The EUR/AUD currency pair presents an opportunity for traders seeking to get exposure to price movements within the foreign exchange market, particularly those not involving the US dollar.

Due to the major role of the Euro and the Australian dollar in global finance, they rank among the most traded currencies in the forex market. In addition, the EURAUD currency pair, despite its classification as a minor, is characterised by significant volatility, liquidity and tight spread.

The significance of the EUR/AUD pair is rooted in the economic influence of the Eurozone and Australia. The Eurozone's robust economic presence, coupled with Australia's prominence in commodity exports, contributes to the fluctuations in the EUR/AUD exchange rate, presenting potential trading opportunities for traders.
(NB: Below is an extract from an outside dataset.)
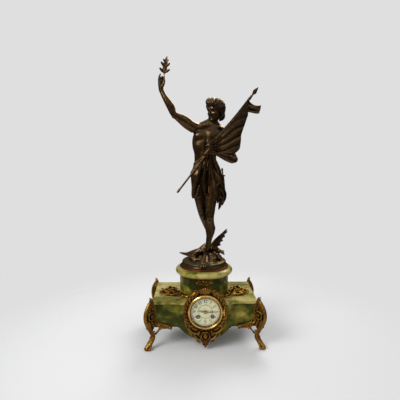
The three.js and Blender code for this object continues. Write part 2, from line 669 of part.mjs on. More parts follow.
// The anchor: two pallets over the escape wheel, on the pendulum's axis
function anchor() {
  const [x, z] = anchorPlace;
  const [, ez] = escapePlace;
  const reach = escapeTip + palletGap;
  const arm = [[x - 1.6, z + 1.6], [x + 1.6, z + 1.6], [reach + 1.2, ez + 3.4], [reach + 0.9, ez + 0.4],
    [reach - 0.2, ez + 1.6],
    [reach - 1.3, ez + 4.4], [x + 1, z - 1.6], [x - 1, z - 1.6], [-reach + 1.3, ez + 4.4],
      [-reach + 0.2, ez + 1.6],
    [-reach - 0.9, ez + 0.4], [-reach - 1.2, ez + 3.4]];
  const crutch = block([-0.8, backPlateY + plateThickness + 0.6, z - 26],
    [0.8, backPlateY + plateThickness + 1.8, z]);
  const fork = block([-0.8, backPlateY + plateThickness + 0.6, z - 27.5], [0.8, pendulumY - 1.2, z - 25]);
  const tail = rod(x, z, 0.7, backPlateY - 1, backPlateY + plateThickness + 1.8, 6);
  return join(arbor(anchorPlace, 0.9), plate(arm, escapeWheelY + 1.6, 2.2), crutch, fork, tail);
}

// Strike side: a wheel whose pins would lift the hammer's tail
function strikeWheel() {
  const pinion = wheel(strikePlace, 6, barrelModule, barrelWheelY + 2.5, pinionThickness,
    { phase: strikePinionPhase });
  const disc = rod(...strikePlace, 8, middleWheelY, middleWheelY + 1.2, 16);
  const pins = circle(...strikePlace, 6.8, 6).map(([x, z]) => rod(x, z, 0.5, middleWheelY + 1,
    middleWheelY + 2.4, 4));
  return join(arbor(strikePlace), pinion, disc, ...pins);
}

function hammer() {
  const [x, z] = hammerPlace;
  const armY = backPlateY + plateThickness + 3;
  const tip = [x + 8.5, z + 9.8];
  const arm = loft([[x, armY, z, 1.4, 1], [tip[0] - 1.5, armY, tip[1] - 1.5, 1.1, 1]], { sides: 6 });
  const head = rod(tip[0], tip[1], 3.2, armY - 1.5, bellMouthY + 4, 10);
  const tail = rod(x, z, 0.7, backPlateY - 1, armY + 1, 6);
  return join(arbor(hammerPlace), arm, head, tail);
}

// Front and back plates, the back one with its four pillars
const pivotPlaces = [middlePlace, centre, thirdPlace, escapePlace, anchorPlace, strikePlace, hammerPlace];
const pillarPlaces = [[30, 22], [14, -34], [-14, -34], [-24, 27]].map(([x, z]) => [x, dialZ + z]);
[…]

Frequently Asked Questions (FAQs)

What Is the Exchange Rate For the EUR/AUD Pair Today?

The EURAUD exchange rate fluctuates constantly except on weekends. You can log in to the plus500 app to see the current rate of EURAUD.

How Many Countries Officially Use the Euro?

The Euro serves as the official currency for 20 out of the 27 member states of the European Union.

What Is the Best Time to Trade the EURAUD?

To ensure favourable trading conditions in the EUR/AUD currency pair, historical data suggests that the most advantageous trading window occurs during the overlap between the London and New York sessions, typically from 13:00 to 17:00 GMT. This timeframe coincides with significant market announcements and heightened trading activity.